## WHAT TO WORK ON
Your task is to reproduce the material exactly.

[Scripts that build objects]
════════════════════

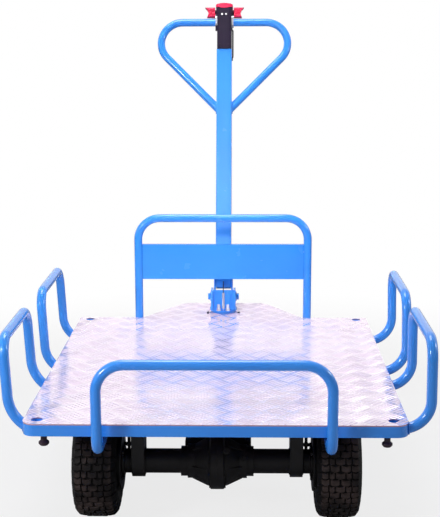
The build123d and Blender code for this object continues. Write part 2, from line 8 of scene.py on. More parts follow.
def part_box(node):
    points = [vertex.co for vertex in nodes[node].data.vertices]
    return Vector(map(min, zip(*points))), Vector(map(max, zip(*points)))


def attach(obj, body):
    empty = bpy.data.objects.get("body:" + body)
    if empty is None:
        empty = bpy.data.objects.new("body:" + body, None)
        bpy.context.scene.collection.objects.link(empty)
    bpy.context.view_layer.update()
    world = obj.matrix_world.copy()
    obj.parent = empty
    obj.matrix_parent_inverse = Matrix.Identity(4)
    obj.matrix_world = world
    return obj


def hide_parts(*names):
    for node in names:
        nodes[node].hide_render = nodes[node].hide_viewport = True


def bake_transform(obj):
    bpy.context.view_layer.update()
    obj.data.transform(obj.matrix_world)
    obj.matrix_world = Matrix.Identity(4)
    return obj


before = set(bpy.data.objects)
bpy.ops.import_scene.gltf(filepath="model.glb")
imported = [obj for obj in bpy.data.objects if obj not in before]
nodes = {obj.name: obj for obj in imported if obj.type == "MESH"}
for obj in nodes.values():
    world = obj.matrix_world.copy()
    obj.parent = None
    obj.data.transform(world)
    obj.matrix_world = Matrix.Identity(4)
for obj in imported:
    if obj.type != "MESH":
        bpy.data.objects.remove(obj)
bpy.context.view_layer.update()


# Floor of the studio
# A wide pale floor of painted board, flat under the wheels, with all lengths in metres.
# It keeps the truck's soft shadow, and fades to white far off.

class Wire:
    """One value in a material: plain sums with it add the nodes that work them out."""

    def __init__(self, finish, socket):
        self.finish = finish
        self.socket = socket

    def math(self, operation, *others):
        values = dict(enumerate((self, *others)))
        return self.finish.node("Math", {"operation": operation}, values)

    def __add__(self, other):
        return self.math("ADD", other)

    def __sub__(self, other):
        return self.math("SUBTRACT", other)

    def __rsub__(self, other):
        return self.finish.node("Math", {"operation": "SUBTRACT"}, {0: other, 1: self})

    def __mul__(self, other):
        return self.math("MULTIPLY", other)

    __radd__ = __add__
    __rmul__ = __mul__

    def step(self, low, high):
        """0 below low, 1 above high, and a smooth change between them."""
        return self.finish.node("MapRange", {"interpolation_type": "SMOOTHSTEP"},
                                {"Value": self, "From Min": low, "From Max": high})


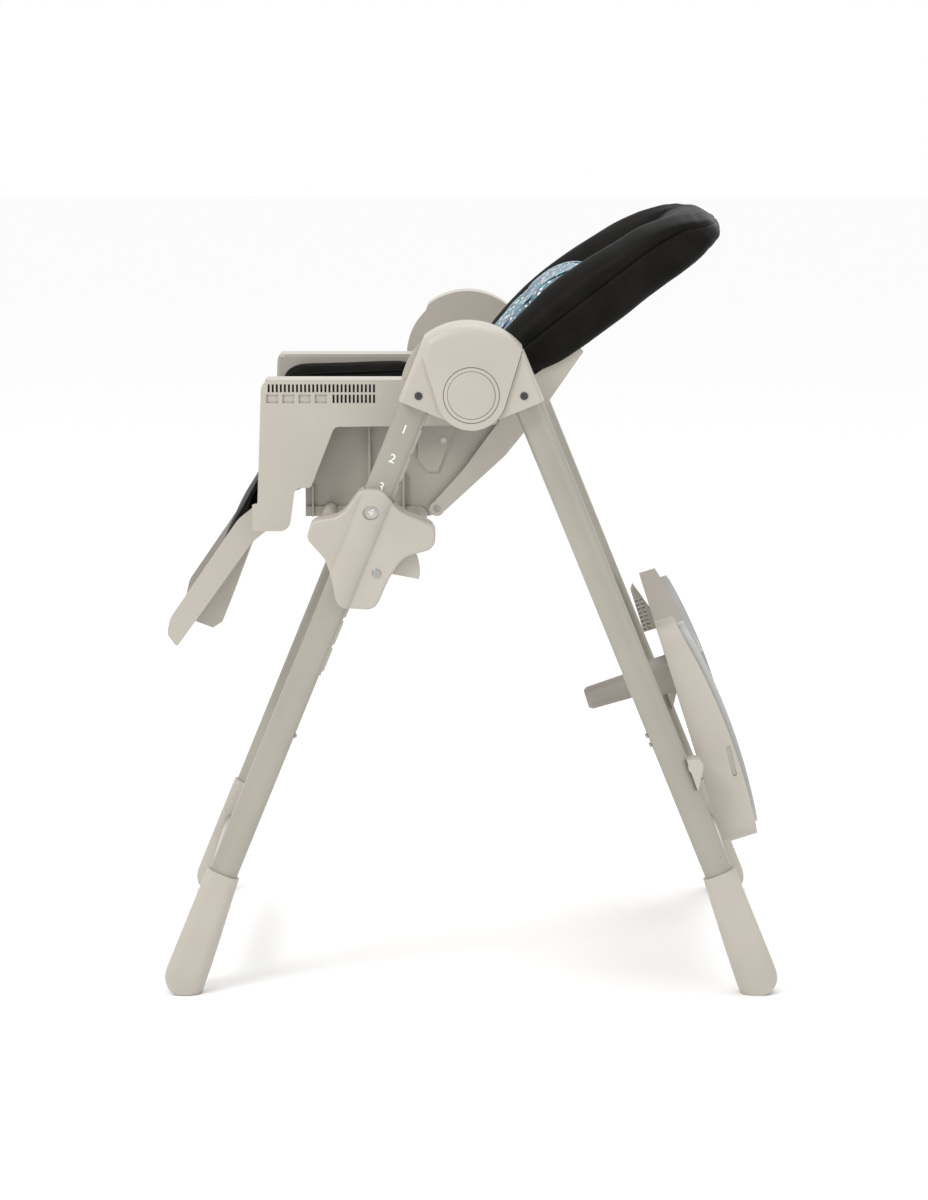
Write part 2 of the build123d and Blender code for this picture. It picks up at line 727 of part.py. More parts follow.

════════════════════

## ANSWER TO THIS TASK
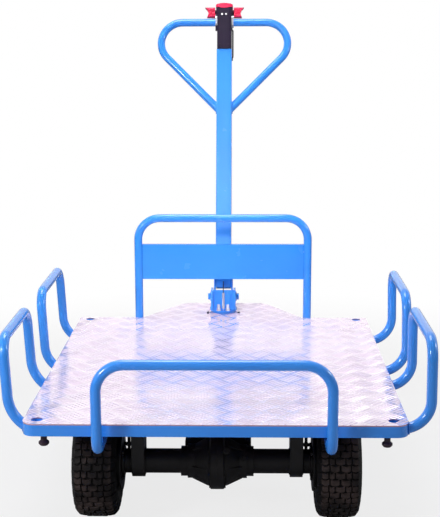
The build123d and Blender code for this object continues. Write part 2, from line 8 of scene.py on. More parts follow.
def part_box(node):
    points = [vertex.co for vertex in nodes[node].data.vertices]
    return Vector(map(min, zip(*points))), Vector(map(max, zip(*points)))


def attach(obj, body):
    empty = bpy.data.objects.get("body:" + body)
    if empty is None:
        empty = bpy.data.objects.new("body:" + body, None)
        bpy.context.scene.collection.objects.link(empty)
    bpy.context.view_layer.update()
    world = obj.matrix_world.copy()
    obj.parent = empty
    obj.matrix_parent_inverse = Matrix.Identity(4)
    obj.matrix_world = world
    return obj


def hide_parts(*names):
    for node in names:
        nodes[node].hide_render = nodes[node].hide_viewport = True


def bake_transform(obj):
    bpy.context.view_layer.update()
    obj.data.transform(obj.matrix_world)
    obj.matrix_world = Matrix.Identity(4)
    return obj


before = set(bpy.data.objects)
bpy.ops.import_scene.gltf(filepath="model.glb")
imported = [obj for obj in bpy.data.objects if obj not in before]
nodes = {obj.name: obj for obj in imported if obj.type == "MESH"}
for obj in nodes.values():
    world = obj.matrix_world.copy()
    obj.parent = None
    obj.data.transform(world)
    obj.matrix_world = Matrix.Identity(4)
for obj in imported:
    if obj.type != "MESH":
        bpy.data.objects.remove(obj)
bpy.context.view_layer.update()


# Floor of the studio
# A wide pale floor of painted board, flat under the wheels, with all lengths in metres.
# It keeps the truck's soft shadow, and fades to white far off.

class Wire:
    """One value in a material: plain sums with it add the nodes that work them out."""

    def __init__(self, finish, socket):
        self.finish = finish
        self.socket = socket

    def math(self, operation, *others):
        values = dict(enumerate((self, *others)))
        return self.finish.node("Math", {"operation": operation}, values)

    def __add__(self, other):
        return self.math("ADD", other)

    def __sub__(self, other):
        return self.math("SUBTRACT", other)

    def __rsub__(self, other):
        return self.finish.node("Math", {"operation": "SUBTRACT"}, {0: other, 1: self})

    def __mul__(self, other):
        return self.math("MULTIPLY", other)

    __radd__ = __add__
    __rmul__ = __mul__

    def step(self, low, high):
        """0 below low, 1 above high, and a smooth change between them."""
        return self.finish.node("MapRange", {"interpolation_type": "SMOOTHSTEP"},
                                {"Value": self, "From Min": low, "From Max": high})


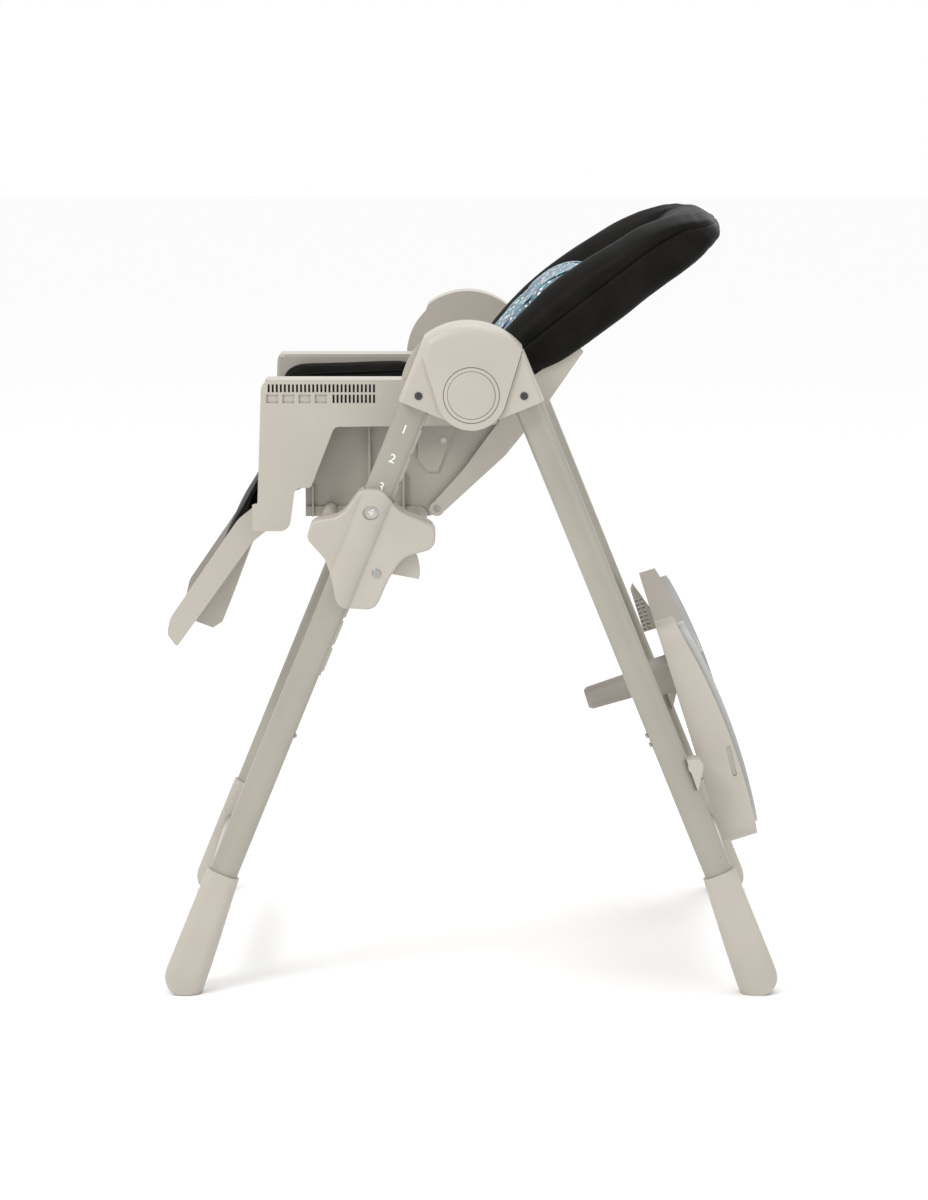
Write part 2 of the build123d and Blender code for this picture. It picks up at line 727 of part.py. More parts follow.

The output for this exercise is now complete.